» **THE TASK**: Restate word for word the lines beginning at the one that contains "cad_parts[node].data.materials.clear()" and ending at the one that contains "round(FLOOR_Z / MM))"; include both and nothing else.

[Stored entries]

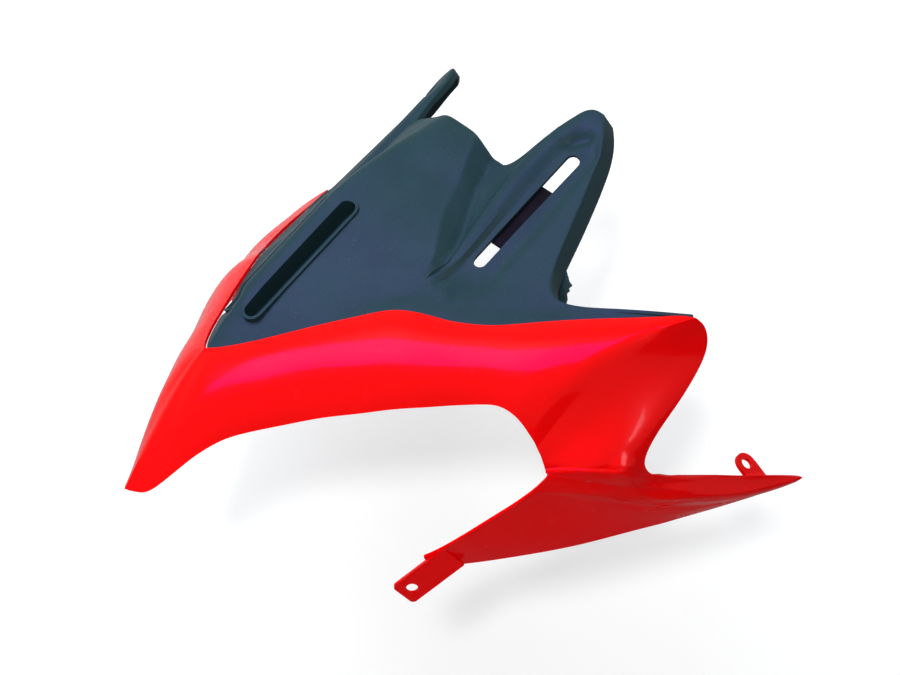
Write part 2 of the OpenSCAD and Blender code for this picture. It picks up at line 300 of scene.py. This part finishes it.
# %% [markdown]
# ## Thin out the support
# After two subdivisions the support has over 270,000 triangles, more than a piece may have. A decimate
# takes out those that its flat areas don't need.

# %% Thin out the support
KEEP_SHARE = 0.7
apply_modifier(support, "DECIMATE", ratio=KEEP_SHARE)
support.data.calc_loop_triangles()
print("support", len(support.data.loop_triangles), "triangles")

# %% [markdown]
# ## The wing's crease
# The wing has one lengthwise crease from its pointed tip to the leg. The surface is relaxed first, then set
# back softly, then raised to a sharp line, and relaxed again beside the line.

# %% Press the shell
soften(shell, [(96, -122), (150, -126), (205, -132)], 13, 30)
soften(shell, [(205, -132), (262, -122)], 6, 12)
set_back = [(288, -115), (242, -126), (196, -131), (150, -126)]
press(shell, set_back, 22, (1.9, 5.0, -0.7), False)
crease = [(288, -115), (242, -126), (196, -131), (173, -132), (154, -128), (143, -108)]
press(shell, crease, 13, (-2.6, -5.4, 1.0), True)
soften(shell, [(100, -139), (165, -144), (200, -141)], 9, 25)
soften(shell, [(98, -119), (120, -119)], 7, 20)
soften(shell, [(140, -98), (147, -106)], 8, 25)

# %% [markdown]
# ## Inside the solid's box
# The raised crease would stand out past the solid. What lies past the knee is scaled back, so that the shell
# ends a tenth of a millimetre inside the solid's box.

# %% Keep the crease inside the box
KNEE, SPARE = 4 * MM, 0.1 * MM
knee = cad_low.y + KNEE
lowest = min(vertex.co.y for vertex in shell.data.vertices)
share = min(1.0, (knee - cad_low.y - SPARE) / (knee - lowest))
for vertex in shell.data.vertices:
    if vertex.co.y < knee:
        vertex.co.y = knee - (knee - vertex.co.y) * share
print("crease kept to", round(share, 3), "of its height")

# %% [markdown]
# ## The slides
# Each slide is a plain block under a horn slot. Only its edges are rounded.

# %% The slides
slides = copy_node("slot_slides", "slides")
apply_modifier(slides, "BEVEL", width=0.8 * MM, segments=3, limit_method="ANGLE",
               angle_limit=math.radians(40))
select_only(slides)
bpy.ops.object.shade_smooth_by_angle(angle=math.radians(35))
print(slides.name, len(slides.data.polygons), "faces")

# %% [markdown]
# ## Materials
# All the materials are procedural. The paint is a saturated red under a clear lacquer with a very fine
# orange peel. The support is black plastic with a fine grain and a little dust.


# %% Material helpers
def new_material(name):
    material = bpy.data.materials.new(name)
    material.use_nodes = True
    return material, material.node_tree.nodes, material.node_tree.links


def noise(nodes, links, scale, detail=3.0, roughness=0.55):
    """A noise texture on object coordinates. scale is per metre."""
    coords = nodes.get("Coords")
    if coords is None:
        coords = nodes.new("ShaderNodeTexCoord")
        coords.name = "Coords"
    texture = nodes.new("ShaderNodeTexNoise")
    texture.inputs["Scale"].default_value = scale
    texture.inputs["Detail"].default_value = detail
    texture.inputs["Roughness"].default_value = roughness
    links.new(coords.outputs["Object"], texture.inputs["Vector"])
    return texture


def ramp(nodes, links, source, stops):
    """A colour ramp on a value, with (position, colour) stops."""
    node = nodes.new("ShaderNodeValToRGB")
    elements = node.color_ramp.elements
    while len(elements) < len(stops):
        elements.new(0.5)
    for element, (position, colour) in zip(elements, stops):
        element.position = position
        element.color = (*colour, 1.0)
    links.new(source, node.inputs["Fac"])
    return node


def bump(nodes, links, height, strength, distance):
    node = nodes.new("ShaderNodeBump")
    node.inputs["Strength"].default_value = strength
    node.inputs["Distance"].default_value = distance
    links.new(height, node.inputs["Height"])
    return node


def grey(value):
    return (value, value, value)


# %% [markdown]
# ## Red paint
# The red varies very slightly over the panel. A soft base carries a thin sharp clear coat, so that lights
# show as small clear reflections. The orange peel is a fine bump on the coat.


# %% Red paint
def make_red_paint():
    material, nodes, links = new_material("red_paint")
    body = nodes["Principled BSDF"]
    depth = noise(nodes, links, 9.0, 2.0)
    reds = [(0.3, (0.86, 0.0, 0.0)), (0.7, (0.93, 0.0, 0.001))]
    colour = ramp(nodes, links, depth.outputs["Fac"], reds)
    links.new(colour.outputs["Color"], body.inputs["Base Color"])
    haze = noise(nodes, links, 60.0, 4.0)
    rough = ramp(nodes, links, haze.outputs["Fac"], [(0.35, grey(0.2)), (0.75, grey(0.3))])
    links.new(rough.outputs["Color"], body.inputs["Roughness"])
    peel = noise(nodes, links, 700.0, 2.0)
    peel_bump = bump(nodes, links, peel.outputs["Fac"], 0.05, 0.3 * MM)
    links.new(peel_bump.outputs["Normal"], body.inputs["Coat Normal"])
    body.inputs["Specular IOR Level"].default_value = 0.05
    body.inputs["Coat Weight"].default_value = 0.13
    body.inputs["Coat Roughness"].default_value = 0.03
    body.inputs["Coat IOR"].default_value = 1.45
    return material


# %% [markdown]
# ## Black plastic
# A black with soft clouds, a few grey specks of dust, uneven roughness from handling and
# a fine moulded grain. Its blue green tint is a painted reflection of the sky.


# %% Black plastic
def make_black_plastic():
    material, nodes, links = new_material("black_plastic")
    body = nodes["Principled BSDF"]
    cloud = noise(nodes, links, 14.0, 4.0)
    # the blue green tint of these blacks is a painted reflection of the sky, not the plastic's own colour
    sky_tinted_blacks = [(0.3, (0.011, 0.032, 0.038)), (0.7, (0.016, 0.043, 0.050))]
    base = ramp(nodes, links, cloud.outputs["Fac"], sky_tinted_blacks)
    dust = noise(nodes, links, 900.0, 1.0)
    speck_stops = [(0.0, grey(0.0)), (0.72, grey(0.0)), (0.78, grey(0.5))]
    specks = ramp(nodes, links, dust.outputs["Fac"], speck_stops)
    mix = nodes.new("ShaderNodeMix")
    mix.data_type = "RGBA"
    links.new(specks.outputs["Color"], mix.inputs["Factor"])
    links.new(base.outputs["Color"], mix.inputs["A"])
    mix.inputs["B"].default_value = (0.16, 0.17, 0.17, 1.0)
    links.new(mix.outputs["Result"], body.inputs["Base Color"])
    wear = noise(nodes, links, 30.0, 5.0)
    rough = ramp(nodes, links, wear.outputs["Fac"], [(0.3, grey(0.42)), (0.75, grey(0.56))])
    links.new(rough.outputs["Color"], body.inputs["Roughness"])
    body.inputs["Specular IOR Level"].default_value = 0.09
    grain = noise(nodes, links, 2200.0, 2.0)
    grain_bump = bump(nodes, links, grain.outputs["Fac"], 0.25, 0.15 * MM)
    links.new(grain_bump.outputs["Normal"], body.inputs["Normal"])
    return material


# %% [markdown]
# ## Black nylon and white paper
# The nylon of the slides is a darker, duller black; its near-black colour is partly its own black and partly
# painted shade for the shade down in the slots. The paper takes light as plain grey paper does, and gets a lift
# for the camera alone, so that it shows white and still keeps the soft shadow. It is one-sided: from behind it
# is clear, and the fairing can be looked at from the back.


# %% Black nylon and white paper
def make_black_nylon():
    material, nodes, links = new_material("black_nylon")
    body = nodes["Principled BSDF"]
    cloud = noise(nodes, links, 120.0, 3.0)
    # near-black: partly the nylon's own black, partly painted shade of the slots it sits in
    base = ramp(nodes, links, cloud.outputs["Fac"], [(0.3, grey(0.002)), (0.7, grey(0.005))])
    links.new(base.outputs["Color"], body.inputs["Base Color"])
    body.inputs["Roughness"].default_value = 0.6
    body.inputs["Specular IOR Level"].default_value = 0.05
    return material


PAPER_LIFT = 0.57


def make_studio_white():
    """White paper that shows full white to the camera where no shadow falls on it."""
    material, nodes, links = new_material("studio_white")
    body = nodes["Principled BSDF"]
    body.inputs["Base Color"].default_value = (0.55, 0.55, 0.55, 1.0)
    body.inputs["Roughness"].default_value = 1.0
    body.inputs["Specular IOR Level"].default_value = 0.0
    lift = nodes.new("ShaderNodeEmission")
    lift.inputs["Strength"].default_value = PAPER_LIFT
    rays = nodes.new("ShaderNodeLightPath")
    seen = nodes.new("ShaderNodeMixShader")
    links.new(rays.outputs["Is Camera Ray"], seen.inputs["Fac"])
    both = nodes.new("ShaderNodeAddShader")
    links.new(body.outputs["BSDF"], both.inputs[0])
    links.new(lift.outputs["Emission"], both.inputs[1])
    links.new(body.outputs["BSDF"], seen.inputs[1])
    links.new(both.outputs["Shader"], seen.inputs[2])
    side = nodes.new("ShaderNodeNewGeometry")
    clear = nodes.new("ShaderNodeBsdfTransparent")
    sided = nodes.new("ShaderNodeMixShader")
    links.new(side.outputs["Backfacing"], sided.inputs["Fac"])
    links.new(seen.outputs["Shader"], sided.inputs[1])
    links.new(clear.outputs["BSDF"], sided.inputs[2])
    links.new(sided.outputs["Shader"], nodes["Material Output"].inputs["Surface"])
    return material


# %% [markdown]
# ## Bodies, slots and materials
# Each piece stands for one node of the frame and rides on its body. The torn edge has no node of its own and
# takes the support's plastic.

# %% Give each piece its material, body and slot
looks = {
    "painted_shell": (shell, "red_paint", make_red_paint()),
    "screen_support": (support, "black_plastic", make_black_plastic()),
    "slot_slides": (slides, "black_nylon", make_black_nylon()),
}
torn.data.materials.append(looks["screen_support"][2])
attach(torn, "root")
for node, (piece, slot, material) in looks.items():
    piece.data.materials.append(material)
    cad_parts[node].data.materials.clear()
    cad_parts[node].data.materials.append(material)
    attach(piece, "root")
    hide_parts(node)
    print(piece.name, "stands for", node, "in", slot)

# %% [markdown]
# ## The set
# The fairing hangs in front of white paper, as in the photo. The paper behind it takes the soft shadow that
# falls below and to the right of it, and a white floor lies further down.

# %% Paper and floor
PAPER_GAP, PAPER_SIZE, FLOOR_SIZE = 330 * MM, 1.3, 9.0
FLOOR_Z = cad_low.z - 400 * MM
white = make_studio_white()


def add_sheet(name, size, location, facing):
    bpy.ops.mesh.primitive_plane_add(size=size, location=location)
    sheet = bpy.context.active_object
    sheet.name = name
    sheet.rotation_euler = facing.to_track_quat("Z", "Y").to_euler()
    sheet.data.materials.append(white)


add_sheet("backdrop", PAPER_SIZE, TARGET - view_from * PAPER_GAP, view_from)
add_sheet("floor", FLOOR_SIZE, Vector((0.0, 0.0, FLOOR_Z)), Vector((0.0, 0.0, 1.0)))
print("floor at mm:", round(FLOOR_Z / MM))

# %% [markdown]
# ## The sky
# A weak cool fill lights the shadows. The camera and reflections see plain white instead.

# %% Sky
SKY_FILL = 0.14
world = bpy.data.worlds.new("studio")
bpy.context.scene.world = world
world.use_nodes = True
sky_nodes, sky_links = world.node_tree.nodes, world.node_tree.links
fill = sky_nodes["Background"]
fill.inputs["Color"].default_value = (0.93, 0.96, 1.0, 1.0)
fill.inputs["Strength"].default_value = SKY_FILL
seen = sky_nodes.new("ShaderNodeBackground")
seen.inputs["Color"].default_value = (1.0, 1.0, 1.0, 1.0)
seen.inputs["Strength"].default_value = 1.0
rays = sky_nodes.new("ShaderNodeLightPath")
either = sky_nodes.new("ShaderNodeMath")
either.operation = "MAXIMUM"
sky_links.new(rays.outputs["Is Camera Ray"], either.inputs[0])
sky_links.new(rays.outputs["Is Glossy Ray"], either.inputs[1])
choose = sky_nodes.new("ShaderNodeMixShader")
sky_links.new(either.outputs["Value"], choose.inputs["Fac"])
sky_links.new(fill.outputs["Background"], choose.inputs[1])
sky_links.new(seen.outputs["Background"], choose.inputs[2])
sky_links.new(choose.outputs["Shader"], sky_nodes["World Output"].inputs["Surface"])
print("sky fill", SKY_FILL)

# %% [markdown]
# ## Lamp tools
# Every lamp aims at the fairing's middle. A card is a lamp that shows as a reflection only, like a coloured
# board beside a product on a photo table.


# %% Lamp tools
def aim(obj, azimuth, elevation, distance):
    away = direction(azimuth, elevation)
    obj.location = TARGET + away * distance
    obj.rotation_euler = (-away).to_track_quat("-Z", "Y").to_euler()


def add_sun(name, azimuth, elevation, strength, spread):
    data = bpy.data.lights.new(name, "SUN")
    data.energy = strength
    data.angle = math.radians(spread)
    obj = bpy.data.objects.new(name, data)
    bpy.context.scene.collection.objects.link(obj)
    aim(obj, azimuth, elevation, 3.0)


def add_softbox(name, azimuth, elevation, distance, size, power, colour):
    data = bpy.data.lights.new(name, "AREA")
    data.shape = "RECTANGLE"
    data.size, data.size_y = size
    data.energy = power
    data.color = colour
    obj = bpy.data.objects.new(name, data)
    bpy.context.scene.collection.objects.link(obj)
    aim(obj, azimuth, elevation, distance)


def add_card(name, azimuth, elevation, distance, size, power, colour):
    """A softbox that only shows as a reflection."""
    add_softbox(name, azimuth, elevation, distance, size, power, colour)
    bpy.data.objects[name].visible_diffuse = False


# %% [markdown]
# ## The lamps
# The key stands beside the camera and gives the soft shadow. A box above lightens the tops. A violet card
# gives the brow its pink sheen, and a small pale card the light on the leg.

# %% Lamps
add_sun("key", -40.0, 23.0, 1.3, 4.5)
add_softbox("top_box", -75.0, 60.0, 1.5, (0.9, 0.9), 24.0, (0.9, 0.96, 1.0))
bpy.data.objects["top_box"].visible_glossy = False
add_card("sky_card", -60.0, 52.0, 1.6, (1.5, 0.8), 42.0, (0.35, 0.03, 1.0))
bpy.data.objects["key"].visible_glossy = False
add_card("cloud_card", 8.0, 20.0, 1.8, (0.5, 0.4), 10.0, (1.0, 0.85, 0.95))
print("lamps:", sorted(lamp.name for lamp in bpy.data.lights))

# %% [markdown]
# ## View settings
# The Standard view shows a colour about as it is written.

# %% View settings
bpy.context.scene.view_settings.view_transform = "Standard"
print("view transform:", bpy.context.scene.view_settings.view_transform)
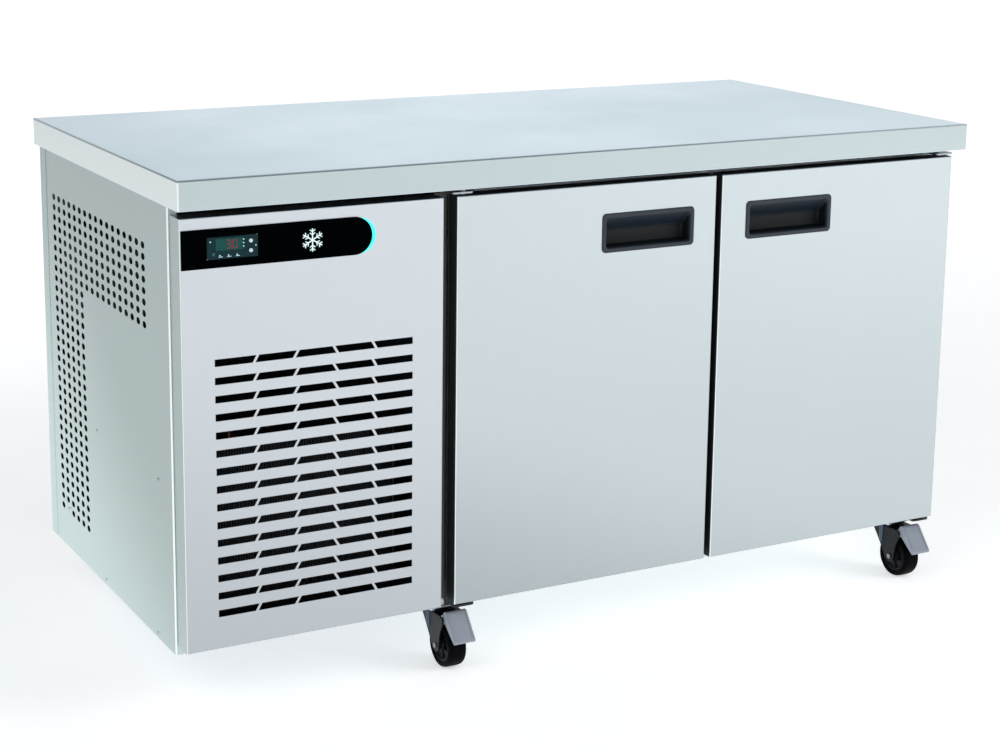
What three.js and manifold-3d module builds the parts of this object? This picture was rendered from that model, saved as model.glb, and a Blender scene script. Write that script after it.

» **PROBLEM SOLUTION**:
    cad_parts[node].data.materials.clear()
    cad_parts[node].data.materials.append(material)
    attach(piece, "root")
    hide_parts(node)
    print(piece.name, "stands for", node, "in", slot)

# %% [markdown]
# ## The set
# The fairing hangs in front of white paper, as in the photo. The paper behind it takes the soft shadow that
# falls below and to the right of it, and a white floor lies further down.

# %% Paper and floor
PAPER_GAP, PAPER_SIZE, FLOOR_SIZE = 330 * MM, 1.3, 9.0
FLOOR_Z = cad_low.z - 400 * MM
white = make_studio_white()


def add_sheet(name, size, location, facing):
    bpy.ops.mesh.primitive_plane_add(size=size, location=location)
    sheet = bpy.context.active_object
    sheet.name = name
    sheet.rotation_euler = facing.to_track_quat("Z", "Y").to_euler()
    sheet.data.materials.append(white)


add_sheet("backdrop", PAPER_SIZE, TARGET - view_from * PAPER_GAP, view_from)
add_sheet("floor", FLOOR_SIZE, Vector((0.0, 0.0, FLOOR_Z)), Vector((0.0, 0.0, 1.0)))
print("floor at mm:", round(FLOOR_Z / MM))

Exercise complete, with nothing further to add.